2 upvotes, 0 direct replies

I'm pretty certain that this post, for example, is generated by AI:

https://www.reddit.com/r/AskHistorians/comments/1d5puvu/how_did_the_meiji_restoration_change_japans/

Comment by LordBecmiThaco at 01/06/2024 at 13:11 UTC

0 upvotes, 3 direct replies

What's the worst case scenario, that the AI is fed well researched information? Is that so horrible?

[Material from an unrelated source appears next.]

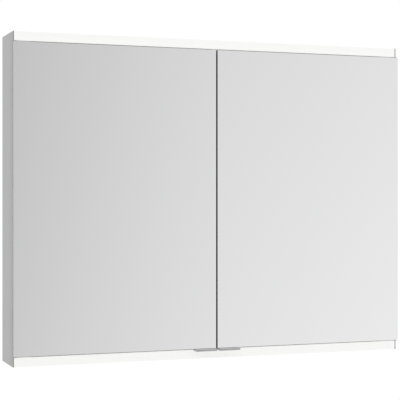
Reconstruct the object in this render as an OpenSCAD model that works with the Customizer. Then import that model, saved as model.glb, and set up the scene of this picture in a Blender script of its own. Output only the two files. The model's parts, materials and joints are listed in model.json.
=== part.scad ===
// Illuminated bathroom mirror cabinet: aluminium body, two double-sided mirror doors on corner pivots,
// opal light strips along the top and the bottom, glass shelves inside.
// X runs to the right, Y runs from the room to the wall, Z is up. Y = 0 is the wall.
// The origin is the centre of the rear face.

/* [Cabinet] */
// Overall width
cab_w = 900; // [700:10:1200]
// Overall height
cab_h = 700; // [600:10:900]
// Depth of the body, from the wall to the front edges of the sides
body_d = 112; // [105:1:160]
// Thickness of the anodised side panels
side_t = 2.5; // [2:0.5:4]
// Thickness of the rear panel
back_t = 5; // [4:1:8]
// Thickness of the inner side liners
liner_t = 10; // [10:1:16]
// Thickness of the middle partition
divider_t = 16; // [14:1:20]
// Thickness of the mirror on the rear wall inside
back_mirror_t = 3; // [3:1:4]

/* [Light strips] */
// Height of each opal strip seen from the front
strip_h = 20; // [15:1:24]
// Wall thickness of the opal strips
opal_t = 2.5; // [2:0.5:3]
// Depth of each light channel
channel_d = 38; // [30:1:45]
// Thickness of the light housing's walls
housing_t = 2; // [1.5:0.5:2.5]
// Spacing of the light-emitting diodes
led_pitch = 30; // [20:5:60]

/* [Doors] */
// Height of the doors
door_h = 655; // [560:1:855]
// Gap between the two doors
door_gap = 3; // [2:0.1:4]
// Distance from the sides' front edges to the doors' front faces
door_front = 10; // [10:0.5:12]
// Thickness of each mirror pane
pane_t = 3; // [3:0.5:4]
// Thickness of the carrier between the panes
core_t = 2.5; // [2.5:0.5:4]
// Set-back of the side panels behind the doors' edges
side_notch = 2; // [2:0.5:6]

/* [Pivots] */
// Distance of the pivot axis from the door's outer edge
pivot_in = 4.5; // [4.3:0.1:5]
// Distance of the pivot axis behind the door's front face
pivot_back = 5.4; // [5.2:0.1:5.6]
// Diameter of the pivot pins
pivot_d = 3; // [2.5:0.5:3]
// Radial play of the pins in the door shoes
pivot_play = 0.05; // [0.03:0.01:0.08]

/* [Grips] */
// Length of each grip
grip_w = 48.5; // [40:0.5:80]
// Distance the grips stand out in front of the doors
grip_out = 11; // [8:1:15]
// Thickness of the grip plate
grip_t = 4.5; // [2:0.5:5]

/* [Shelves] */
// Thickness of the glass shelves
shelf_t = 5; // [5:1:8]
// Depth of the glass shelves
shelf_d = 84; // [70:1:84]
// Number of the pin hole that holds the upper shelves, counted from the lowest
upper_hole = 5; // [4:1:6]
// Number of the pin hole that holds the lower shelves
lower_hole = 2; // [0:1:3]
// Diameter of the shelf pins
shelf_pin_d = 5; // [5:1:6]

/* [Wall fixing] */
// Horizontal spacing of the wall screws
screw_dx = 780; // [500:10:800]
// Vertical spacing of the wall screws
screw_dz = 560; // [400:10:560]
// Diameter of the wall screw holes
screw_d = 6.5; // [5.5:0.5:7]
// Diameter of the supply cable's inlet
inlet_d = 8; // [7:0.5:9]

/* [Hidden] */
$fn = 48;

half_w = cab_w / 2;
half_h = cab_h / 2;
inner_x = half_w - side_t;                      // inside face of the side panels
strip_lip = 0.5;                                // from the housing's floor to the strip's front wall
inner_z = half_h - strip_h - strip_lip;         // inside face of the light housings
door_z = door_h / 2;
fit = 0.3;                                      // assembly gap between loose neighbours

// Depths, counted from the wall
front_y = -body_d;
door_y = front_y - door_front;                  // front face of the doors
core_y = door_y + pane_t;
rear_pane_y = core_y + core_t;
door_rear_y = rear_pane_y + pane_t;
mirror_y = -back_t - back_mirror_t;             // front face of the rear wall's mirror
channel_y = front_y + channel_d;                // rear end of the light channels
liner_y = front_y + 7;                          // front edge of the side liners
divider_y = front_y + 2;                        // front edge of the partition

// Compartments
comp_x0 = divider_t / 2;
comp_x1 = inner_x - liner_t;
comp_w = comp_x1 - comp_x0;

// Side recess behind the doors' outer edges
notch_z = inner_z;

// Doors
door_x1 = half_w;
door_x0 = door_gap / 2;
rear_inset = 0.3;                               // the rear pane and the core stand in from the front pane

// Pivots
pivot_x = half_w - pivot_in;
pivot_y = door_y + pivot_back;
leaf_t = 1.5;
leaf_z = inner_z - leaf_t;                      // underside of the upper leaf
leaf_r = 3.6;                                   // round nose around the pin
leaf_neck = 3;                                  // half width of the neck towards the door's outer edge
leaf_arm = 12;                                  // the leaf's widening behind the neck
leaf_plate = [30, 40];                          // plate with the screws: width and depth
shoe_w = 14;
shoe_h = 24;
shoe_in = 0.4;                                  // the shoes stand in from the doors' outer edges
shoe_bore = 14;
shoe_gap = 0.1;
pin_len = 12;
pivot_washer_t = 0.4;
pivot_washer_r = 3.1;
bracket_screw_x = comp_x1 - 10;
bracket_screw_ys = [front_y + 14, front_y + 30];
bracket_head_r = 2.75;
bracket_head_h = 1.2;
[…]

Comment by Acadia_Clean at 02/06/2024 at 04:35 UTC

1 upvotes, 0 direct replies

I would like to believe I am well spoken. You are saying it's suspect that well spoken individuals aren't researching some of these questions that seem to have easily searchable answers. The way I see it, AskHistorians is full of experts that have much of the information related to their area of expertise readily available, whether it be memory or their own research. Logically it makes no sense to do hours of research looking to answer a question that another may already know the answer. For example, I'm an electrician, I have a wealth of training and experience that allow me to complete my job in a timely and workman like manner, that a novice would have difficulty achieving. If someone walked up to me and asked me an electrical question, I would answer it to the best of my ability. I would not tell them that their question was easily researchable and then accuse them of training an AI. The short of it, people are busy, if I have a historical question, even if it seems relatively simple, I would rather just ask a historian and get the answer. Many times some of the seemingly simple questions on here have had deeply complex answers, that I don't believe I would have found if I had researched myself.

Comment by TheyTukMyJub at 01/06/2024 at 12:25 UTC

-7 upvotes, 0 direct replies

Equating the quality of a Wikipedia or encyclopedia article to an academically sourced answer here is kinda silly. Many Wikipedia articles are absolutely atrocious when it comes to providing context or are based on outdated scholarship and lack newer or suffering insights that the historians here offer us readers.